# [Task details]
Return all lines in the material below that contain "from".

# [Data]
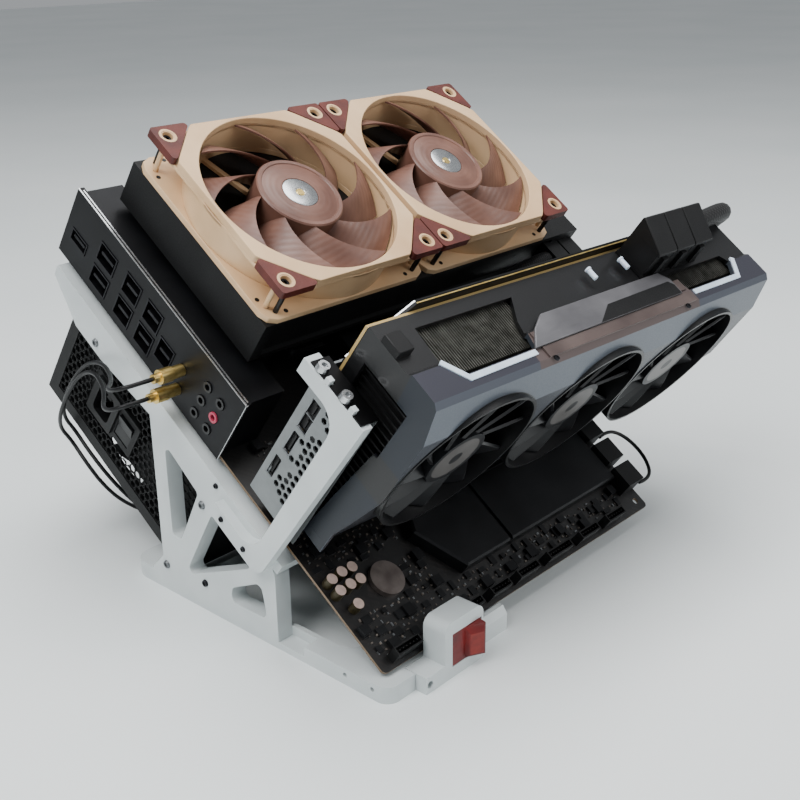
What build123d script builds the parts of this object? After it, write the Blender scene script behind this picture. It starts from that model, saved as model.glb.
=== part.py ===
from build123d import *
import math
import os

# Whole bench, in millimetres and degrees
tilt = 36.0
corner_height = 12.5
wall_gap = 0.3

# Base ring, measured from the lower near corner of the board
base_left = -6.0
base_right = 171.0
base_narrow_right = 88.0
base_front = -8.0
base_wide_front = 16.0
base_rear = 198.0
base_thickness = 9.5
base_corner_radius = 12.0
base_nose_radius = 7.5
base_seat_depth = 5.5
base_lip = 3.0
base_front_band = 38.0
base_rear_band = 14.0
base_seat_front = 51.0
side_hole_diameter = 2.6

# Side trusses
truss_thickness = 10.0
truss_front = 70.5
truss_shoulder = 30.5
truss_leg_rear = 166.5
truss_foot_rear = 177.0
truss_step = 143.5
truss_holes = (
    (((155.5, 82), (129.4, 59.5), (147.5, 25.8), (155.5, 25.8)), 3.0),
    (((119, 50.5), (147, 3.5), (87, 29.5)), 3.0),
    (((107.8, 1.9), (105.9, 10.9), (82, 22.6), (78.2, 2.2)), 4.0),
)

# Board tray
tray_top = -6.6
tray_thickness = 7.4
tray_front = 75.0
tray_rear = 293.0
bar_width = 12.0
tray_far = 243.8

# Slot arm
arm_thickness = 6.0
arm_reach = 109.0
arm_back = 121.7
arm_front = 77.0
arm_head = 9.2
arm_flange = 3.4
arm_inner = 90.3
arm_crook = 13.0
arm_foot_radius = 8.0
lug_size = 3.0
foot_top = -12.0
foot_bottom = -21.0
foot_rear = 124.3

# Power switch housing
housing_left = 28.2
housing_width = 30.3
housing_front = -15.0
housing_depth = 14.4
housing_top = 20.0
housing_radius = 5.5
ledge_left = 14.0
rocker_width = 22.0
rocker_height = 19.0
rocker_centre_z = 3.1
rocker_tilt = 14.0
pocket_depth = 10.0
rocker_x = 45.5
rocker_inset = 2.2
rocker_dip = 1.95
rocker_pin = 1.2

# Power supply
psu_length = 140.0
psu_width = 150.0
psu_height = 86.0
psu_front = 127.9
psu_top = -14.9
psu_wall = 1.4
psu_fan_bore = 128.0
psu_fan_depth = 22.0
inlet_spot = (230.5, -63.5)
inlet_size = (20.0, 25.0)
switch_spot = (210.0, -64.5)
switch_size = (13.6, 18.0)
switch_tilt = 7.0
switch_dip = 1.2
comb_pitch = 9.6
comb_cell = 7.6
comb_count = (16, 8)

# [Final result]
What build123d script builds the parts of this object? After it, write the Blender scene script behind this picture. It starts from that model, saved as model.glb.
from build123d import *
# Base ring, measured from the lower near corner of the board